Exercise -
Write the data out again in full, with no departure from the original.

Source data -
>>>

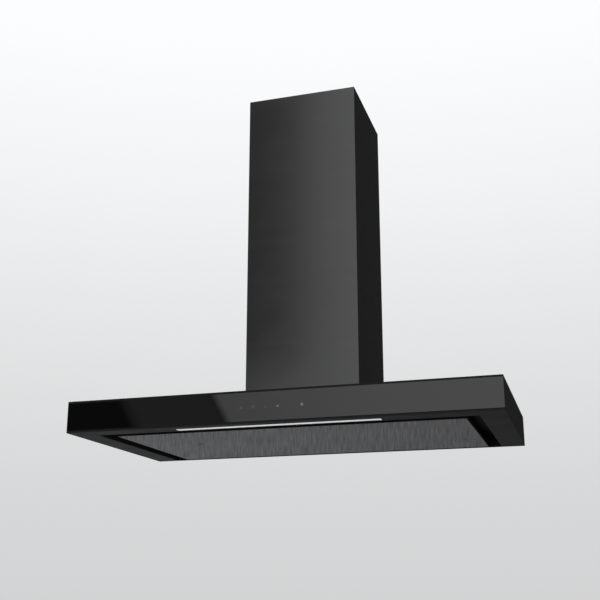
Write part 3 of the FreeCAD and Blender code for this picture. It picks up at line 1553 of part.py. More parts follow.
def half_disc(side):
    """Return a drawer of a flap's plate on the wall side (1) or the front side (-1)."""
    def draw(sketch):
        start, end = (0, 180) if side > 0 else (180, 360)
        curve = arc(sketch, "0", "outlet_y", "flap_radius", start, end)
        edge_y = "outlet_y + %d * flap_inner_edge" % side
        half = "sqrt(flap_radius * flap_radius - flap_inner_edge * flap_inner_edge)"
        first = (half, edge_y) if side > 0 else ("-" + half, edge_y)
        last = ("-" + half, edge_y) if side > 0 else (half, edge_y)
        line = sketch.addGeometry(Part.LineSegment(
            Vector(number(last[0]), number(last[1]), 0), Vector(number(first[0]), number(first[1]), 0)))
        sketch.addConstraint(Sketcher.Constraint("Coincident", line, 2, curve, 1))
        sketch.addConstraint(Sketcher.Constraint("Coincident", line, 1, curve, 2))
        sketch.addConstraint(Sketcher.Constraint("Horizontal", line))
        bind(sketch, Sketcher.Constraint("DistanceY", -1, 1, line, 1, number(edge_y)), edge_y)
    return draw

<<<

Output below -
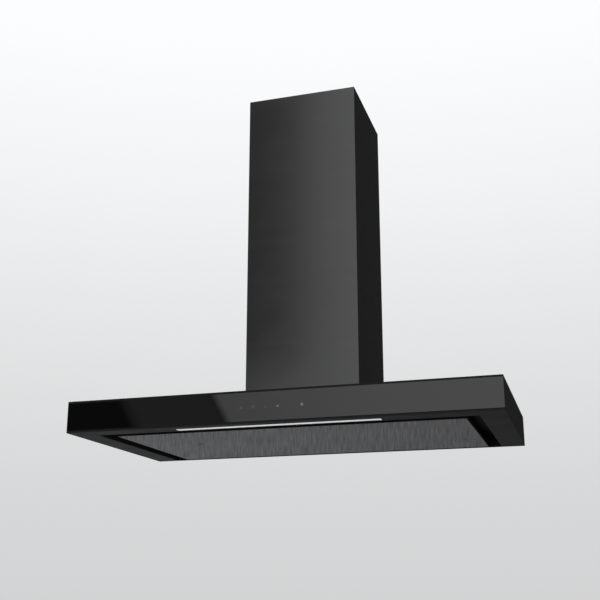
Write part 3 of the FreeCAD and Blender code for this picture. It picks up at line 1553 of part.py. More parts follow.
def half_disc(side):
    """Return a drawer of a flap's plate on the wall side (1) or the front side (-1)."""
    def draw(sketch):
        start, end = (0, 180) if side > 0 else (180, 360)
        curve = arc(sketch, "0", "outlet_y", "flap_radius", start, end)
        edge_y = "outlet_y + %d * flap_inner_edge" % side
        half = "sqrt(flap_radius * flap_radius - flap_inner_edge * flap_inner_edge)"
        first = (half, edge_y) if side > 0 else ("-" + half, edge_y)
        last = ("-" + half, edge_y) if side > 0 else (half, edge_y)
        line = sketch.addGeometry(Part.LineSegment(
            Vector(number(last[0]), number(last[1]), 0), Vector(number(first[0]), number(first[1]), 0)))
        sketch.addConstraint(Sketcher.Constraint("Coincident", line, 2, curve, 1))
        sketch.addConstraint(Sketcher.Constraint("Coincident", line, 1, curve, 2))
        sketch.addConstraint(Sketcher.Constraint("Horizontal", line))
        bind(sketch, Sketcher.Constraint("DistanceY", -1, 1, line, 1, number(edge_y)), edge_y)
    return draw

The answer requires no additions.